Learning to use a white gas backpacking stove used to be a rite of passage for most backpackers: The fine art of pumping the canister, filling the fuel cup just so, lighting the fuel, let the flame die down, open the fuel valve, ignite the gas, perhaps give another pump or two or three and then have a nice blue flame. If done correctly, a backpacker would have a hot meal in minutes. If done wrong? Well…more than a few of us burnt some hair on our knuckles while learning to use the stove correctly. 🙂
Today? Most backpackers, and outdoors people in general, would rather not futz with the procedure above and just screw the stove into the canister, turn on, light and go. Easy-Peasy/Mac-n-Cheesy. The stoves are so popular that many sub-$10 dollar canister stoves are now available similar to the more expensive models. The stoves seem to work well enough based on reviews.
White gas stoves are mainly used by those who winter backpack when snow must be melted and for large group use. Even in winter, inverted remote canister stoves are starting to be used in lieu of the traditional white gas stove. In a nut shell, the amount of white gas stove users seems to have declined steeply in the past decade or so.

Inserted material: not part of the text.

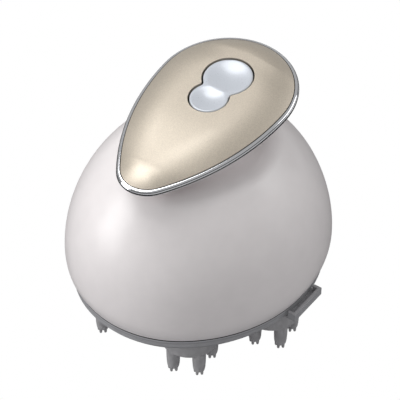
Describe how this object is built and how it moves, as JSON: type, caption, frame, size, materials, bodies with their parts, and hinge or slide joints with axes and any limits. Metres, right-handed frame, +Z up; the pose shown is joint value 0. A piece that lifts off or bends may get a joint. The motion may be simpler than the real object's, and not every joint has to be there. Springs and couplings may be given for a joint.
{
  "type": "electric scalp massager",
  "caption": "Hand-held electric scalp massager: oval battery body with a mushroom handle, rocker button and a pull-off head with turning rubber finger discs.",
  "frame": {"origin": "centre of the bounding box at its base: the finger tips stand on z = 0 and the body axis is 0.6 mm toward +Y of the origin's own box centre line", "axes": "+Z up from the finger tips to the handle; +X along the handle toward its wide end, which is the longest extent; the release tab of the head faces -Y"},
  "size_m": [0.1244, 0.1128, 0.113],
  "materials": {
    "dome_white": "satin pearl-white moulded ABS",
    "base_grey": "mid-grey moulded ABS",
    "head_grey": "grey moulded polypropylene head plate",
    "finger_rubber": "grey moulded silicone rubber",
    "seal_rubber": "black silicone seal",
    "frame_plastic": "natural ABS inner frame",
    "gear_acetal": "natural acetal",
    "motor_steel": "zinc plated steel can",
    "brass": "machined brass",
    "cell_sleeve": "blue shrink sleeve on the cell",
    "board_green": "green solder resist on glass epoxy",
    "gold_contact": "gold plated contact pins",
    "tray_white": "satin white moulded ABS",
    "chrome": "bright chrome plating on ABS",
    "champagne": "satin champagne-gold metallic lacquer",
    "button_pearl": "pearly blue-white metallic lacquer",
    "steel": "bright steel",
    "switch_black": "black nylon switch bodies",
    "tungsten": "sintered heavy metal"
  },
  "bodies": {
    "housing": {"dome_shell": "dome_white", "base_plate": "base_grey", "base_seal": "seal_rubber", "chassis": "frame_plastic", "motor": "motor_steel", "spindle_seals": "seal_rubber", "tap_motor": "motor_steel", "battery": "cell_sleeve", "main_board": "board_green", "charge_contacts": "gold_contact", "handle_tray": "tray_white", "chrome_bezel": "chrome", "gold_panel": "champagne", "rocker_pin": "steel", "switch_boot": "seal_rubber", "switch_board": "board_green", "tact_switches": "switch_black", "case_screws": "steel", "chassis_screws": "steel", "motor_screws": "steel", "tray_screws": "steel"},
    "button": {"rocker_button": "button_pearl"},
    "pinion": {"motor_pinion": "brass"},
    "idler": {"idler_gear": "gear_acetal"},
    "sun": {"sun_gear": "gear_acetal"},
    "weight": {"tap_weight": "tungsten"},
    "head": {"head_plate": "head_grey", "hub_rings": "steel"},
    "spindle_body_1": {"spindle_1": "gear_acetal"},
    "disc_body_1": {"finger_disc_1": "finger_rubber"},
    "spindle_body_2": {"spindle_2": "gear_acetal"},
    "disc_body_2": {"finger_disc_2": "finger_rubber"},
    "spindle_body_3": {"spindle_3": "gear_acetal"},
    "disc_body_3": {"finger_disc_3": "finger_rubber"},
    "spindle_body_4": {"spindle_4": "gear_acetal"},
    "disc_body_4": {"finger_disc_4": "finger_rubber"},
    "spindle_body_5": {"spindle_5": "gear_acetal"},
    "disc_body_5": {"finger_disc_5": "finger_rubber"},
    "spindle_body_6": {"spindle_6": "gear_acetal"},
    "disc_body_6": {"finger_disc_6": "finger_rubber"}
  },
  "joints": [
    {"name": "rocker", "type": "hinge", "parent": "housing", "child": "button", "pos_m": [0.01224, 0, 0.10624], "axis": [0, 1, 0], "range_deg": [-2.5, 2.5], "stiffness_Nm_per_rad": 0.3},
    {"name": "sun_spin", "type": "hinge", "parent": "housing", "child": "sun", "pos_m": [0, 0, 0.0362], "axis": [0, 0, 1], "continuous": true},
    {"name": "idler_spin", "type": "hinge", "parent": "housing", "child": "idler", "pos_m": [0.0312, 0, 0.0402], "axis": [0, 0, 1], "continuous": true},
    {"name": "pinion_spin", "type": "hinge", "parent": "housing", "child": "pinion", "pos_m": [0.0137, 0, 0.0452], "axis": [0, 0, 1], "continuous": true},
    {"name": "weight_spin", "type": "hinge", "parent": "housing", "child": "weight", "pos_m": [-0.023, -0.0106, 0.0607], "axis": [0, 1, 0], "continuous": true},
    {"name": "head_pull", "type": "slide", "parent": "housing", "child": "head", "axis": [0, 0, -1], "range_m": [0, 0.025]},
    {"name": "spindle_spin_1", "type": "hinge", "parent": "housing", "child": "spindle_body_1", "pos_m": [0, -0.0384, 0.0362], "axis": [0, 0, 1], "continuous": true},
    {"name": "spindle_spin_2", "type": "hinge", "parent": "housing", "child": "spindle_body_2", "pos_m": [0.03325, -0.0192, 0.0362], "axis": [0, 0, 1], "continuous": true},
    {"name": "spindle_spin_3", "type": "hinge", "parent": "housing", "child": "spindle_body_3", "pos_m": [0.03325, 0.0192, 0.0362], "axis": [0, 0, 1], "continuous": true},
    {"name": "spindle_spin_4", "type": "hinge", "parent": "housing", "child": "spindle_body_4", "pos_m": [0, 0.0384, 0.0362], "axis": [0, 0, 1], "continuous": true},
    {"name": "spindle_spin_5", "type": "hinge", "parent": "housing", "child": "spindle_body_5", "pos_m": [-0.03325, 0.0192, 0.0362], "axis": [0, 0, 1], "continuous": true},
    {"name": "spindle_spin_6", "type": "hinge", "parent": "housing", "child": "spindle_body_6", "pos_m": [-0.03325, -0.0192, 0.0362], "axis": [0, 0, 1], "continuous": true},
    {"name": "disc_spin_1", "type": "hinge", "parent": "head", "child": "disc_body_1", "pos_m": [0, -0.0384, 0.0122], "axis": [0, 0, 1], "continuous": true},
    {"name": "disc_spin_2", "type": "hinge", "parent": "head", "child": "disc_body_2", "pos_m": [0.03325, -0.0192, 0.0122], "axis": [0, 0, 1], "continuous": true},
    {"name": "disc_spin_3", "type": "hinge", "parent": "head", "child": "disc_body_3", "pos_m": [0.03325, 0.0192, 0.0122], "axis": [0, 0, 1], "continuous": true},
    {"name": "disc_spin_4", "type": "hinge", "parent": "head", "child": "disc_body_4", "pos_m": [0, 0.0384, 0.0122], "axis": [0, 0, 1], "continuous": true},
    {"name": "disc_spin_5", "type": "hinge", "parent": "head", "child": "disc_body_5", "pos_m": [-0.03325, 0.0192, 0.0122], "axis": [0, 0, 1], "continuous": true},
    {"name": "disc_spin_6", "type": "hinge", "parent": "head", "child": "disc_body_6", "pos_m": [-0.03325, -0.0192, 0.0122], "axis": [0, 0, 1], "continuous": true}
  ],
  "couplings": [
    {"joint": "idler_spin", "follows": "sun_spin", "ratio": -4.5714},
    {"joint": "pinion_spin", "follows": "sun_spin", "ratio": 18.286},
    {"joint": "spindle_spin_1", "follows": "sun_spin", "ratio": -2},
    {"joint": "spindle_spin_2", "follows": "sun_spin", "ratio": -2},
    {"joint": "spindle_spin_3", "follows": "sun_spin", "ratio": -2},
    {"joint": "spindle_spin_4", "follows": "sun_spin", "ratio": -2},
    {"joint": "spindle_spin_5", "follows": "sun_spin", "ratio": -2},
    {"joint": "spindle_spin_6", "follows": "sun_spin", "ratio": -2},
    {"joint": "disc_spin_1", "follows": "sun_spin", "ratio": -2},
    {"joint": "disc_spin_2", "follows": "sun_spin", "ratio": -2},
    {"joint": "disc_spin_3", "follows": "sun_spin", "ratio": -2},
    {"joint": "disc_spin_4", "follows": "sun_spin", "ratio": -2},
    {"joint": "disc_spin_5", "follows": "sun_spin", "ratio": -2},
    {"joint": "disc_spin_6", "follows": "sun_spin", "ratio": -2}
  ]
}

Among long distance hikers and lightweight backpacking enthusiasts, another stove type has become popular in the past fifteen years or so: Homemade alcohol stoves. Something as simple as a cat food can is able to be made into a piece of effective and inexpensive gear. These stoves will boil two-three cups of water in about five minutes or so, are lightweight (less than a half ounce) and works very well for the solo backpacker making ~10 meals or less between resupplies.

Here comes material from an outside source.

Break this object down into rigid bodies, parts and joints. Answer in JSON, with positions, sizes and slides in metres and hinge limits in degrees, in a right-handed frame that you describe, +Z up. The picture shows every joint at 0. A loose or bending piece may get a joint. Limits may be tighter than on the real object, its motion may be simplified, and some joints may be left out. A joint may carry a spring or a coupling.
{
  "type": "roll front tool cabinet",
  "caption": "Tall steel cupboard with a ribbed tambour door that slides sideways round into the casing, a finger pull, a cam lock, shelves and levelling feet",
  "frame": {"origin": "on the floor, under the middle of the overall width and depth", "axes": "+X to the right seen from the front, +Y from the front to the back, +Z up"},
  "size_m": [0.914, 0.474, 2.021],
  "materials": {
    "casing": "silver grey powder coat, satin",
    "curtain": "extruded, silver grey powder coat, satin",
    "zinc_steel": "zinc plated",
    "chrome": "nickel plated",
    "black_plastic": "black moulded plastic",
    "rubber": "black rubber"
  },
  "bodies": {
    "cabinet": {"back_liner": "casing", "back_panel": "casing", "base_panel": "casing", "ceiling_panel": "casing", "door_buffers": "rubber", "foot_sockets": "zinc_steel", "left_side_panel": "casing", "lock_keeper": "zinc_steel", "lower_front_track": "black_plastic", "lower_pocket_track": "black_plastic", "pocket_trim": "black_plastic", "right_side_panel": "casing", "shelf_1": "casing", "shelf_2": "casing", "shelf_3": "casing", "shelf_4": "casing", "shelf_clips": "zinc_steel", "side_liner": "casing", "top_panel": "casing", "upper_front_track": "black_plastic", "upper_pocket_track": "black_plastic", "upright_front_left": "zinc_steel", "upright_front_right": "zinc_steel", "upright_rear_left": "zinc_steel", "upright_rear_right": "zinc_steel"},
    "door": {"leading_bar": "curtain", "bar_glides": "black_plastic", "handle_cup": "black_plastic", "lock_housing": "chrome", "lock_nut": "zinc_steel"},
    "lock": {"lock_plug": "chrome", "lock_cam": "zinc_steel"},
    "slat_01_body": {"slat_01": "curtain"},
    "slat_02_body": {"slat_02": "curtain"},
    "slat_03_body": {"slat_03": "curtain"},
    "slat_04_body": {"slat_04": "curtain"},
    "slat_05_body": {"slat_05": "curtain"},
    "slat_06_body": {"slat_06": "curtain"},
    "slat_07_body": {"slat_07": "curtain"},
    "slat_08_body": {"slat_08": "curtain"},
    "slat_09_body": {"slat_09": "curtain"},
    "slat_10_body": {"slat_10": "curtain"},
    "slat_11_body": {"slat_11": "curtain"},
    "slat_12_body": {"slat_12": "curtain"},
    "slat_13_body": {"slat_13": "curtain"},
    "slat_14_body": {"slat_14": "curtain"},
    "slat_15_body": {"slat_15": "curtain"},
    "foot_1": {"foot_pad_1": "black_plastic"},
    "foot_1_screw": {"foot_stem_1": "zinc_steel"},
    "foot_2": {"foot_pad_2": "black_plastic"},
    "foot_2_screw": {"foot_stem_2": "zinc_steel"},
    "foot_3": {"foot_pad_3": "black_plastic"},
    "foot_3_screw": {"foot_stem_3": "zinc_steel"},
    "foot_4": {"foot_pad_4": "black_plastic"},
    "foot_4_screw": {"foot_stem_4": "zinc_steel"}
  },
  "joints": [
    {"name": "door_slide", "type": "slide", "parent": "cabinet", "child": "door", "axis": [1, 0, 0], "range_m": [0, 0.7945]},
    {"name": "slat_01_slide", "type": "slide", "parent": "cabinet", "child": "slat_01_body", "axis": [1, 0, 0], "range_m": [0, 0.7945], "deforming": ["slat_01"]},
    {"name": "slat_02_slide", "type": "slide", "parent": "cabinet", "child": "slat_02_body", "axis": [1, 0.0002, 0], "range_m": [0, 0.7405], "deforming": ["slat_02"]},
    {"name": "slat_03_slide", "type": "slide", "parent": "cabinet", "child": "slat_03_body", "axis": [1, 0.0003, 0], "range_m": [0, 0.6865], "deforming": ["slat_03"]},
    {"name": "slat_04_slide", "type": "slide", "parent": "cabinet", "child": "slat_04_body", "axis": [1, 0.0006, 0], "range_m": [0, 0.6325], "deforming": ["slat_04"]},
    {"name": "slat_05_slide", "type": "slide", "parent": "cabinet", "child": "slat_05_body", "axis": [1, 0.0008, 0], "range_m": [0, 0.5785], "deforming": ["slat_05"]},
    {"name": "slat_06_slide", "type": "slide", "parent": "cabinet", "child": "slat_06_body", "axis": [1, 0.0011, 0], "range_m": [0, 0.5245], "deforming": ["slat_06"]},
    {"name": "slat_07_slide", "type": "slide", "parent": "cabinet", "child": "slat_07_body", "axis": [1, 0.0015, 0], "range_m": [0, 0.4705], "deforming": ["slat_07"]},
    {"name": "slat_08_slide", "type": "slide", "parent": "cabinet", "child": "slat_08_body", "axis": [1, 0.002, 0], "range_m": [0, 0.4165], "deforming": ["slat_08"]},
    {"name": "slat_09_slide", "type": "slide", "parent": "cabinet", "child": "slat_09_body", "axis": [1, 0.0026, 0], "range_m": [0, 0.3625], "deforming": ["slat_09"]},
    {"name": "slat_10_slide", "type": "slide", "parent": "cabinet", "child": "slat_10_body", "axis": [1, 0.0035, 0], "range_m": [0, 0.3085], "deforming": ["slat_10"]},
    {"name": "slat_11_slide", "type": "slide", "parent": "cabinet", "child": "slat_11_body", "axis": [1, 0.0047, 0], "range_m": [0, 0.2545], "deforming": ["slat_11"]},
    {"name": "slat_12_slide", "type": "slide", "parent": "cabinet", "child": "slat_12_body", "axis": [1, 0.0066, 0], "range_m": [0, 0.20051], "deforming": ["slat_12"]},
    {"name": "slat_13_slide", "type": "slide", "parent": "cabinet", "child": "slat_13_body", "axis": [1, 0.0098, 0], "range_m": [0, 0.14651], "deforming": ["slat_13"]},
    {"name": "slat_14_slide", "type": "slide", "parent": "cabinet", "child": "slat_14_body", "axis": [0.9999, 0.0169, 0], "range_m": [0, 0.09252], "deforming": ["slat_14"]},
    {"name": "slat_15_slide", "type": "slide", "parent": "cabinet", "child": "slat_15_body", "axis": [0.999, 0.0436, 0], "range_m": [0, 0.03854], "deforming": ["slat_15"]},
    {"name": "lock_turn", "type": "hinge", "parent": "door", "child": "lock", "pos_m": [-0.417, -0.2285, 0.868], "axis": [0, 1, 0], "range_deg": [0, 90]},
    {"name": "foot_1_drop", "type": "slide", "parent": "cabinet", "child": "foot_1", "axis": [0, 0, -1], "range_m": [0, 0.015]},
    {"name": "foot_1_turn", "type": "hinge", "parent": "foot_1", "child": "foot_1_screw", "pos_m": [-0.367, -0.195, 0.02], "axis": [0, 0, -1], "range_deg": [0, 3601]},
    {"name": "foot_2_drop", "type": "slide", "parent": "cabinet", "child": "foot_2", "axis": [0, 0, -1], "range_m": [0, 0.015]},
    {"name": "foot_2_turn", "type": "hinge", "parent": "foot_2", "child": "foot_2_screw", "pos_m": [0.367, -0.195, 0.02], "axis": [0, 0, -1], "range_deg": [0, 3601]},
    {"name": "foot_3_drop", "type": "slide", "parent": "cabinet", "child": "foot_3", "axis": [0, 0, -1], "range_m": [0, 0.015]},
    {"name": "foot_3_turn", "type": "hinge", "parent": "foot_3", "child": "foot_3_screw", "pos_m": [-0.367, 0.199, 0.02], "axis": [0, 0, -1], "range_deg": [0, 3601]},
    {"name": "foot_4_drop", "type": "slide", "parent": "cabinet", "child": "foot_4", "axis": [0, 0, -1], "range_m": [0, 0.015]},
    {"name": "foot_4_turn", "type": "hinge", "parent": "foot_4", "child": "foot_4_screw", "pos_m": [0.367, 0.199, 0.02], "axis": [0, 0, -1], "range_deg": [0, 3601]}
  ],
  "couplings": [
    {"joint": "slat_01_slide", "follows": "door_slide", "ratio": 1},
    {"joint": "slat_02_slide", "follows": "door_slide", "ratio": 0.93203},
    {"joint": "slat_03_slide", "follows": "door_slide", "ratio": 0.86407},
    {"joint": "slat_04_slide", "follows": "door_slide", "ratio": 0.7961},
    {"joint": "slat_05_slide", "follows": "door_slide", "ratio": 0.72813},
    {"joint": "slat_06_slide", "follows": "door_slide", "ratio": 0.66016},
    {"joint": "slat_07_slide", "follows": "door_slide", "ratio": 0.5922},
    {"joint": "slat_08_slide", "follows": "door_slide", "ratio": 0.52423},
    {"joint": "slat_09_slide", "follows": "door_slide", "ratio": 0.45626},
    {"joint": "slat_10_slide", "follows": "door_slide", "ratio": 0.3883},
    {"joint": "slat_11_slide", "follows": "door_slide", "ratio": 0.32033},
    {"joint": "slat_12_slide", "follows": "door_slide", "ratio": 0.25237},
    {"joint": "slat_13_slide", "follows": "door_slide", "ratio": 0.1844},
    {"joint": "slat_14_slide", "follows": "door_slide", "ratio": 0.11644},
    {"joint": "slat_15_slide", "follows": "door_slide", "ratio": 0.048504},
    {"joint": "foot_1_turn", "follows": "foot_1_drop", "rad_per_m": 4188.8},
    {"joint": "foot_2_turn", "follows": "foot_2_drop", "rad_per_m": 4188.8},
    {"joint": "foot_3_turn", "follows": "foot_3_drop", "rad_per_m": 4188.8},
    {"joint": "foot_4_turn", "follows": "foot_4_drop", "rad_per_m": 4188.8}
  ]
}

Over the course of my hiking “career” , I have used various forms of alcohol stoves for many miles of hiking. The DIY gear, simplicity and frugality of acquiring the stove appealed to me.
But,I rarely use an alcohol stove any more recently. Here’s why:
- Fire bans in Colorado (and the west in general). This PDF from a Colorado sheriff’s office specifically says that stoves need an on/off valve and UL designation to be used during such bans. Alcohol stoves are out. A major fire was started by an alcohol stove user in Colorado and many ranger districts have individual interpretations of the restrictions. A recent example is from Oct 2015: Non-Approved fires: Campfires utilizing solid fuel that do not distribute the flame with a wick., Alcohol ultralight stoves, Wood “twig” ultralight stoves. Though there have been debates if alcohol stoves are allowed under these bans or even if the bans are justified, I’d rather not deal with uncertainty and possible fines for the sake of a one ounce stove.

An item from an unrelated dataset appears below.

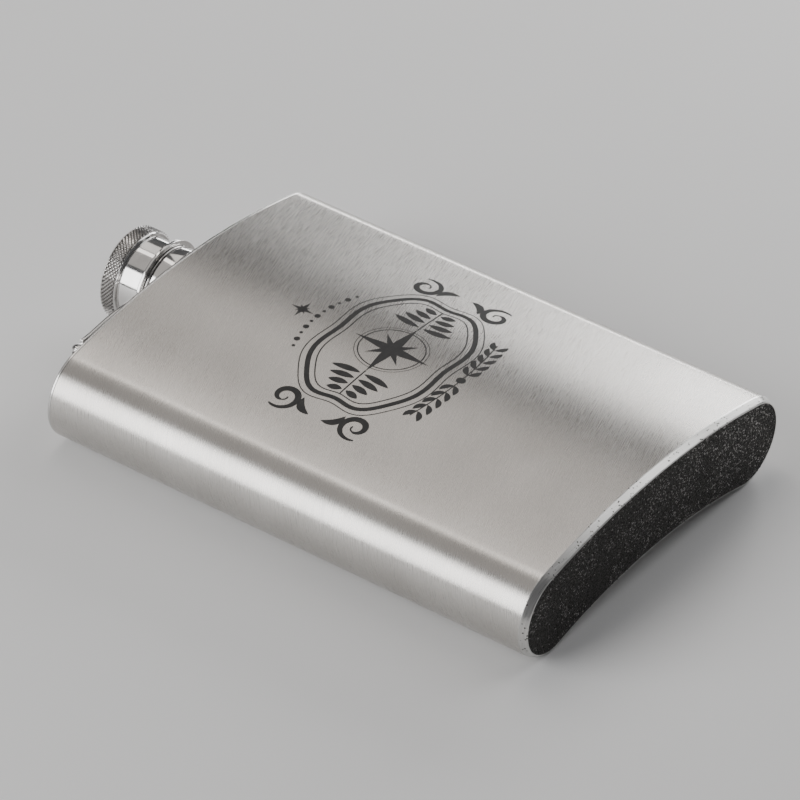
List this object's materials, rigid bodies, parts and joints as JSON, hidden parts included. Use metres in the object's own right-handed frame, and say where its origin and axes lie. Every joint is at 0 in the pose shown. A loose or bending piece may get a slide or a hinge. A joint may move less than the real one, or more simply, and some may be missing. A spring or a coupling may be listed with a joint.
{
  "type": "hip flask",
  "caption": "Pocket flask in brushed stainless steel, with a curved kidney section, a threaded neck and a knurled screw cap held captive on a hinged swing arm.",
  "frame": {"origin": "middle of the flask's length and width, at the level the two side lobes of its curved back rest on", "axes": "+Y from the base to the cap, +Z out through the convex front, +X to the right seen from the front; the arm's hinge is on the -X side"},
  "size_m": [0.095, 0.139, 0.026],
  "materials": {
    "brushed_body": "brushed across the width",
    "ground_rim": "weld ground flush and brushed",
    "base_finish": "coarse blasted",
    "polished_steel": "polished",
    "gasket_rubber": "matt silicone"
  },
  "bodies": {
    "flask": {"body_wall": "brushed_body", "side_seam_bead": "brushed_body", "base_weld_rim": "ground_rim", "top_weld_rim": "ground_rim", "base_plate": "base_finish", "top_plate": "polished_steel", "neck_spout": "polished_steel", "neck_collar": "polished_steel", "neck_weld_bead": "polished_steel", "bracket_weld_beads": "polished_steel", "hinge_bracket": "polished_steel", "hinge_pin": "polished_steel"},
    "arm": {"swing_arm": "polished_steel"},
    "cap": {"cap_shell": "polished_steel", "cap_insert": "polished_steel", "cap_retainer": "polished_steel", "cap_gasket": "gasket_rubber"}
  },
  "joints": [
    {"name": "arm_swing", "type": "hinge", "parent": "flask", "child": "arm", "pos_m": [-0.0334, 0.0571, 0.01495], "axis": [0, 0, 1], "range_deg": [0, 125]},
    {"name": "cap_turn", "type": "hinge", "parent": "arm", "child": "cap", "pos_m": [0, 0.0645, 0.01495], "axis": [0, 1, 0], "range_deg": [0, 540]}
  ]
}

- Sometimes on solo trips and/or trips with long hiking days, I’d rather take no stove. I find at the end of the day, I just want to eat and keep it simple. Even on shorter trips, esp when it is hot out, the simplicity of going without a stove is nice.
- For social trips or casual trips in general, I started taking a canister stove because I often find myself heating up more water and spending more time in camp. Since I’m in a casual mode anyway, the sheer ease of the canister stove appeals to me. Not that an alcohol stove is hard to use by any means, but I found the canister stove to be easier. And when my wife and I backpack, I find the canister stove is easier to use for the two of us esp with a larger cook pot.
- For winter trips? I am melting snow. An alcohol stove is not as efficient for this task IMO.
The end result is that in the past two seasons (see fire bans above!), I have only used an alcohol perhaps two or three times.
If I were to go on a long hike and absolutely wanted a stove, I suspect I’d take the alcohol stove. Even before I adopted going stoveless, I tended to only do one hot meal a day during longer trips (even when I did the Appalachian Trail). For longer trips into colder weather, or perhaps even trips back East, I just may mail myself a cook pot and a an alcohol stove. A hot meal and a hot drink is undeniably psychologically satisfying at the end of the day during colder weather.
Now, these are just my personal preferences. 🙂 I don’t claim this approach is the best for everyone, but it is best for my own style of backpacking and outdoors use. I have seen the more technical hikers throw numbers around to prove that alcohol, Esbit or canister stoves are “the best” stove. (aka the spreadsheet hikers or, as I call them, The Excel Spreadsheet Brigade 😉 )
But numbers only tell part of the story. And numbers are prone to researcher bias.
For me, and again this is my own personal use, I find that an alcohol stove has less use in my kit. That does not mean that an alcohol stove will get no use at all for me, just a lot less use versus previous years. If a season proves to be a better wildfire season than the previous years, an alcohol stove may get broken out a little more often.